La dévastation actuelle du Moyen-Orient a un arrière-plan historique enraciné dans des siècles de pillage colonial, de partition de la région et de division en États artificiels, principalement sous l’impulsion des impérialismes britannique et français. La création d’Israël en 1949, enclave de l’impérialisme occidental, s’inscrit dans la continuité de cet héritage de domination et d’exploitation. L’État sioniste, contre nature, a été conçu comme un exécutant brutal et impitoyable pour maintenir le contrôle de l’impérialisme étranger sur cette région riche en pétrole. Tant qu’il existera, la région ne pourra s’attendre ni à la stabilité ni à la prospérité.
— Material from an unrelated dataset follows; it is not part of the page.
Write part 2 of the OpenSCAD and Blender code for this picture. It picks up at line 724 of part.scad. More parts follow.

Cependant, l’État théocratique iranien, né d’une contre-révolution sanglante en 1979, n’a pas non plus de références progressistes. Lui accorder une légitimité politique ou un soutien sous le prétexte d’être « anti-impérialiste » est un crime idéologique flagrant. Les mains de ce régime religieux sectaire sont également tachées du sang d’innombrables innocents – à l’intérieur et à l’extérieur de l’Iran – dont des dizaines de milliers de communistes, de travailleurs et de femmes. Rien qu’au cours des quinze dernières années, l’Iran a connu au moins dix grands mouvements de protestation, qui ont tous été brutalement écrasés. Cependant, le droit de déterminer l’avenir de l’Iran appartient exclusivement à son peuple, et lui seul – par l’unité de classe et l’action révolutionnaire – peut affronter cet État théocratique oppressif, le renverser et le remplacer par quelque chose de meilleur.
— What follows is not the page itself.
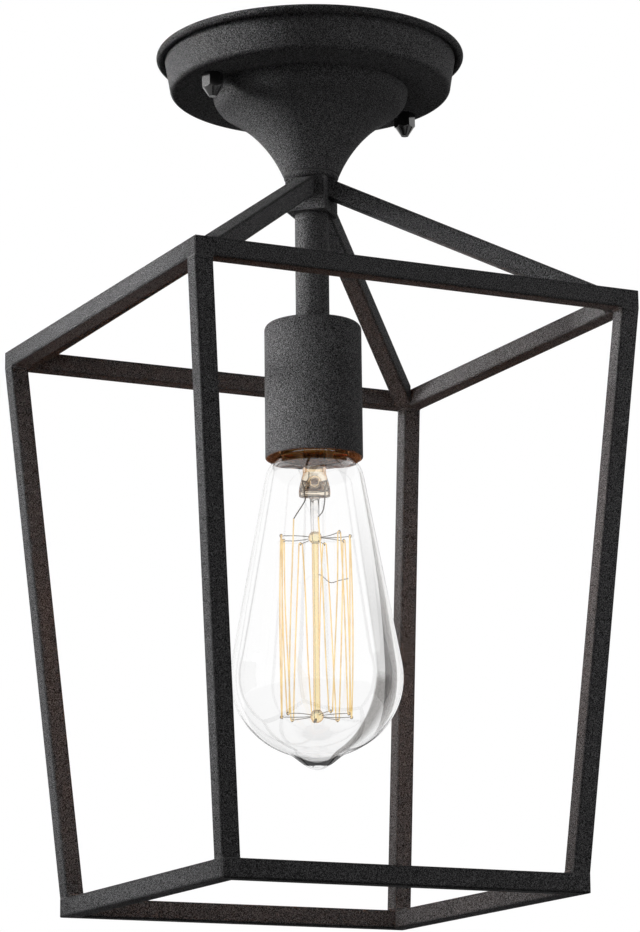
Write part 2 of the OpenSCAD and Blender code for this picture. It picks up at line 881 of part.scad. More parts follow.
// How far the sealed tip stands out below the belly at radius x.
function tip_bump(x) = x < tip_base_d / 2 ? tip_h * pow(1 - pow(2 * x / tip_base_d, 2), 2) : 0;

module bulb_glass() {
    color(clear_glass)
        difference() {
            rotate_extrude()
                polygon(concat([[0, glass_top_z]], glass_side(0, 1)));
            rotate_extrude()
                polygon(concat(
                    [[0, glass_top_z + over], [glass_neck_d / 2 - glass_t, glass_top_z + over]],
                    glass_side(glass_t, 0)
                ));
        }
}

// The flat press, its two ends round.
module press_section() {
    square([press_w - press_t, press_t], center = true);
    for (side = [-1, 1])
        translate([side * press_lead_x, 0])
            circle(d = press_t);
}

// The glass mount: a flare whose rim is sealed to the neck's end, its tube, the flat press
// with a bore for each lead wire, and the rod with two beads.
module bulb_mount() {
    flare_h = 5;
    tube_r = mount_d / 2;
    bore_r = tube_r - glass_t;
    rim_r = glass_neck_d / 2;
    flare_r = rim_r - glass_t - glass_gap / 2;
    flare_low_z = glass_top_z - flare_h;
    press_top_z = press_bottom_z + press_h;
    color(clear_glass) {
        rotate_extrude()
            polygon([
                [0, press_top_z],
                [tube_r, press_top_z],
                [tube_r, flare_low_z],
                [flare_r, glass_top_z],
                [rim_r, glass_top_z],
                [rim_r, glass_top_z + glass_t],
                [flare_r - glass_t, glass_top_z + glass_t],
                [bore_r, flare_low_z + glass_t],
                [bore_r, press_top_z + glass_t],
                [0, press_top_z + glass_t],
            ]);
        rotate(press_turn)
            difference() {
                translate([0, 0, press_bottom_z])
                    linear_extrude(height = press_h + glass_t / 2) press_section();
                for (side = [-1, 1])
                    translate([side * press_lead_x, 0, press_bottom_z - over])
                        cylinder(h = glass_lead_grip + over, d = glass_lead_d + thread_gap);
            }
        translate([0, 0, lower_bead_z])
            cylinder(h = press_bottom_z + over - lower_bead_z, d = rod_d);
        for (level = [upper_bead_z, lower_bead_z])
            translate([0, 0, level])
                sphere(d = bead_d);
    }
}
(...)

Un État voyou fondamentaliste, greffeur, illégitime et impérialiste comme Israël ne pourra jamais être le libérateur du peuple iranien, pas plus qu’il n’a le droit d’intervenir ou de lancer des « frappes préventives » contre n’importe quel pays de la région. D’un point de vue stratégique, tout coup porté à Israël est le bienvenu. Toutefois, la situation actuelle montre aussi clairement qu’Israël ne peut être vaincu pour des raisons religieuses-idéologiques ou capitalistes-économiques. Il ne s’agit pas non plus d’une simple question militaire. Ce cancer – dont les racines sont également profondément ancrées dans les régimes arabes réactionnaires et serviles – nécessite une chirurgie révolutionnaire pour être éradiqué.

Il est clair que cette tâche historique est liée au démantèlement du capitalisme impérialiste dans toute la région, y compris en Iran, une tâche qui ne peut être accomplie que par les masses laborieuses du Moyen-Orient.